• **WHAT IS NEEDED**
For this exercise, return only the lines from the line containing "to the origin." through the line containing "obj.data.transform(world)", both ends included, exactly as they are.

• **SOURCE MATERIAL**
* * * *
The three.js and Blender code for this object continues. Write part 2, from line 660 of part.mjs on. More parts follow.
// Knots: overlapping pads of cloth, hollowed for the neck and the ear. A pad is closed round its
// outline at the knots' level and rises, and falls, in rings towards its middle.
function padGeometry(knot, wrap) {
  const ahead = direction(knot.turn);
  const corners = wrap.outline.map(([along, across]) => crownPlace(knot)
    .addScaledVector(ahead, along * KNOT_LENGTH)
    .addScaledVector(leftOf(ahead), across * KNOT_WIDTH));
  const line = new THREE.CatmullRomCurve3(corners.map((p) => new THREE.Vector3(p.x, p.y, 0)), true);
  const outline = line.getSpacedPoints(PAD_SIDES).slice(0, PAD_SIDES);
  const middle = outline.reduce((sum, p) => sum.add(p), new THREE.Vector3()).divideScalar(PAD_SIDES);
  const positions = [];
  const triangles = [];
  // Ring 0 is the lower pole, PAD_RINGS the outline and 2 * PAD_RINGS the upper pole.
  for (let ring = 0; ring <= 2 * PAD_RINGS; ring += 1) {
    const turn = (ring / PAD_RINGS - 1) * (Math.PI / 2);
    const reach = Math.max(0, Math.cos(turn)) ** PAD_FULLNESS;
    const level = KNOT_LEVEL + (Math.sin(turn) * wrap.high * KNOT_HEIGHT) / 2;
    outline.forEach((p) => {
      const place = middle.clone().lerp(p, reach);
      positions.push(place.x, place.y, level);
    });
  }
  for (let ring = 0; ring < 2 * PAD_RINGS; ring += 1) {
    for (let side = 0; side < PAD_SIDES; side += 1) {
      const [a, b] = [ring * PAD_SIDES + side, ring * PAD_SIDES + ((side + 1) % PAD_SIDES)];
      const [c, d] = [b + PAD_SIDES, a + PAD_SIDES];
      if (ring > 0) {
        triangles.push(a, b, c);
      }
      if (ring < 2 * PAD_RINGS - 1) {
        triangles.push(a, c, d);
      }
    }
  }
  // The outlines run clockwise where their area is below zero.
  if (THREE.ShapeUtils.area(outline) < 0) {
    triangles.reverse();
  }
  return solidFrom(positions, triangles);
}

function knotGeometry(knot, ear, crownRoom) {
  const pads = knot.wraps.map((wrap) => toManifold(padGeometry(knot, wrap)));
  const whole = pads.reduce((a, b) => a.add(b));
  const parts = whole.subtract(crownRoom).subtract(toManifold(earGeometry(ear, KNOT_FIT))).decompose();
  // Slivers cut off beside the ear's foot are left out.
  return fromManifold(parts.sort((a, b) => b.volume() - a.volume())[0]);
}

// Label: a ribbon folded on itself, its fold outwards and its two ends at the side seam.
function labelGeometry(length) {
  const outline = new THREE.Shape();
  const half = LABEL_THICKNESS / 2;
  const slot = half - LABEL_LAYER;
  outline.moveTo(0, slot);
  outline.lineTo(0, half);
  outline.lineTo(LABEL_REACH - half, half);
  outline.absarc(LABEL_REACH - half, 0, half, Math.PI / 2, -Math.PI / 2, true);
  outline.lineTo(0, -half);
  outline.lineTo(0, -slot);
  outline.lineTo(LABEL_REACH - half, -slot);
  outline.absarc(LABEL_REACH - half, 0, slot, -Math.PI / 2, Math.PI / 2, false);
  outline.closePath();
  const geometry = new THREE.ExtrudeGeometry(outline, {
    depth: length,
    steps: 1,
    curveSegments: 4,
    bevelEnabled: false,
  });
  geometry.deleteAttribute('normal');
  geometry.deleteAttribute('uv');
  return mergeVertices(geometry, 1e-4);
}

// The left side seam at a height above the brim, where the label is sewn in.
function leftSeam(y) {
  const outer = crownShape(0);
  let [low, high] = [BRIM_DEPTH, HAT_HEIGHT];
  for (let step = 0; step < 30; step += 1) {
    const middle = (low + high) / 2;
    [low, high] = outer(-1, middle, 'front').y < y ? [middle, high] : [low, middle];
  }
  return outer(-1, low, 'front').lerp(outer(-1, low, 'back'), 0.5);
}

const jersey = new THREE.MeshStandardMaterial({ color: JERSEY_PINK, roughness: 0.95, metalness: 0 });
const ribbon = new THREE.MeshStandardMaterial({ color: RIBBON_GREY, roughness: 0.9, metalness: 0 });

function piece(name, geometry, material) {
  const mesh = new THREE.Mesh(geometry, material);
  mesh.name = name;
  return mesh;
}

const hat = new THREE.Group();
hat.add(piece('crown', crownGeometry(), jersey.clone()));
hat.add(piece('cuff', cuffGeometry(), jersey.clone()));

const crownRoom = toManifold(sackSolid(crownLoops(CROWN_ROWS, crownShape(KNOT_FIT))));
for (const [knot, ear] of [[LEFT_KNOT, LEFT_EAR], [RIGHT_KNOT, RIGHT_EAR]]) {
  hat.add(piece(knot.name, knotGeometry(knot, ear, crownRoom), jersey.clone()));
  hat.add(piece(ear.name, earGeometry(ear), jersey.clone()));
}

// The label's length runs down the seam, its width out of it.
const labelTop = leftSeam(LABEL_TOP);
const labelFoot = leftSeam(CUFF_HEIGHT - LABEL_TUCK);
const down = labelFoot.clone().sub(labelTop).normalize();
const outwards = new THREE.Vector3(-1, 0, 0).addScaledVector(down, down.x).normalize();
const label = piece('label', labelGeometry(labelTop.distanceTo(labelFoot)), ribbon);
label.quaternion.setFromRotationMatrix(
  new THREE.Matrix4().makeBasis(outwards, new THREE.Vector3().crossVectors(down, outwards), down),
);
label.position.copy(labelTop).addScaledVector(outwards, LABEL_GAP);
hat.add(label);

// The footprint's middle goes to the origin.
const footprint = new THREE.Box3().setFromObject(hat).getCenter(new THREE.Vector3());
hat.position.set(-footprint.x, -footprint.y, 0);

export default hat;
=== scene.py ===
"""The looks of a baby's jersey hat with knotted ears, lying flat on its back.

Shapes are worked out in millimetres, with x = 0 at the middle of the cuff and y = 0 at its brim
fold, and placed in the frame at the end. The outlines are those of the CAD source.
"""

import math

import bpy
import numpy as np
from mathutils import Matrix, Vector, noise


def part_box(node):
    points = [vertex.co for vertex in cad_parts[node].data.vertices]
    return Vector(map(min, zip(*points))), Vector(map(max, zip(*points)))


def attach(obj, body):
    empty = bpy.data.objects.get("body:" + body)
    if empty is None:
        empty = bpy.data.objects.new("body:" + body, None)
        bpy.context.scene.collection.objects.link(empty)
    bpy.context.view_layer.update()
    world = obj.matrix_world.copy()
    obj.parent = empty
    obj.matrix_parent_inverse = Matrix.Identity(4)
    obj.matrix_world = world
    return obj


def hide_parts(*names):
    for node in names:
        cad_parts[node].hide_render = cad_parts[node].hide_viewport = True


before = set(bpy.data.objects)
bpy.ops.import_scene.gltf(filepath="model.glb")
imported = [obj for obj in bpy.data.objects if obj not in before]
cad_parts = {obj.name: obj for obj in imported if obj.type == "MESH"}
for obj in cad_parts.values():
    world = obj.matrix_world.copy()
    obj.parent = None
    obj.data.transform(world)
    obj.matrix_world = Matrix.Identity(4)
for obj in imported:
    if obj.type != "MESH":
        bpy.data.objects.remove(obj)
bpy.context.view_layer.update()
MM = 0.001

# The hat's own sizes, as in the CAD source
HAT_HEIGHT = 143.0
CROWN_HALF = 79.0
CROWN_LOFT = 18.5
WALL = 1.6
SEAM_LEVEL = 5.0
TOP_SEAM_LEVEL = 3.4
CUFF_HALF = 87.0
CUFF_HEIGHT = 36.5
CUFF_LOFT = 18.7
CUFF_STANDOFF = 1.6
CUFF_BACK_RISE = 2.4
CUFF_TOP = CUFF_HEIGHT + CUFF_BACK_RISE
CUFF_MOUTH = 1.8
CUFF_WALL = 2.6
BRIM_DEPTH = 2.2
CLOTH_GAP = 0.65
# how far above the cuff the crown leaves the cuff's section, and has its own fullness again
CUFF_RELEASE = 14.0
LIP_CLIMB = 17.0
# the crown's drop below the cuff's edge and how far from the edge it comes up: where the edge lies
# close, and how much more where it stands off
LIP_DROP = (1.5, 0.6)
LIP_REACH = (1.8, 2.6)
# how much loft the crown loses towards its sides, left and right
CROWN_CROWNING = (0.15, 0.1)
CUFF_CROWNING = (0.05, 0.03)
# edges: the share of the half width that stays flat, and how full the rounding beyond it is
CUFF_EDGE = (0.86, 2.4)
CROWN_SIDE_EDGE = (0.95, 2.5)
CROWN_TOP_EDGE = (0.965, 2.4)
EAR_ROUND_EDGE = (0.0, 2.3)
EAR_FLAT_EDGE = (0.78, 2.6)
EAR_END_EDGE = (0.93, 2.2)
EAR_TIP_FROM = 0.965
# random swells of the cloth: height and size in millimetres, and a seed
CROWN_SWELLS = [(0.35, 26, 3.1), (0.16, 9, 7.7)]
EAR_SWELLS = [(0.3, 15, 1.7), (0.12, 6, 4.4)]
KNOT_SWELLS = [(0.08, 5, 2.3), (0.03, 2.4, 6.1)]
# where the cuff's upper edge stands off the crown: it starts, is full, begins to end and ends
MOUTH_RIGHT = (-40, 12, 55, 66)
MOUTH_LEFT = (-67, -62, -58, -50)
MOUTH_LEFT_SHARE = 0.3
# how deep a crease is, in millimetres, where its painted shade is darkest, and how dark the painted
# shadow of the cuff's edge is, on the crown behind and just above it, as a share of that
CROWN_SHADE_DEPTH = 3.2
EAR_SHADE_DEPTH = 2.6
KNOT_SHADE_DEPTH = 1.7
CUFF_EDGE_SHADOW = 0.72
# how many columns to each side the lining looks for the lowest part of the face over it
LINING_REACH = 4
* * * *
• **WORKED ANSWER**
// The footprint's middle goes to the origin.
const footprint = new THREE.Box3().setFromObject(hat).getCenter(new THREE.Vector3());
hat.position.set(-footprint.x, -footprint.y, 0);

export default hat;
=== scene.py ===
"""The looks of a baby's jersey hat with knotted ears, lying flat on its back.

Shapes are worked out in millimetres, with x = 0 at the middle of the cuff and y = 0 at its brim
fold, and placed in the frame at the end. The outlines are those of the CAD source.
"""

import math

import bpy
import numpy as np
from mathutils import Matrix, Vector, noise


def part_box(node):
    points = [vertex.co for vertex in cad_parts[node].data.vertices]
    return Vector(map(min, zip(*points))), Vector(map(max, zip(*points)))


def attach(obj, body):
    empty = bpy.data.objects.get("body:" + body)
    if empty is None:
        empty = bpy.data.objects.new("body:" + body, None)
        bpy.context.scene.collection.objects.link(empty)
    bpy.context.view_layer.update()
    world = obj.matrix_world.copy()
    obj.parent = empty
    obj.matrix_parent_inverse = Matrix.Identity(4)
    obj.matrix_world = world
    return obj


def hide_parts(*names):
    for node in names:
        cad_parts[node].hide_render = cad_parts[node].hide_viewport = True


before = set(bpy.data.objects)
bpy.ops.import_scene.gltf(filepath="model.glb")
imported = [obj for obj in bpy.data.objects if obj not in before]
cad_parts = {obj.name: obj for obj in imported if obj.type == "MESH"}
for obj in cad_parts.values():
    world = obj.matrix_world.copy()
    obj.parent = None
    obj.data.transform(world)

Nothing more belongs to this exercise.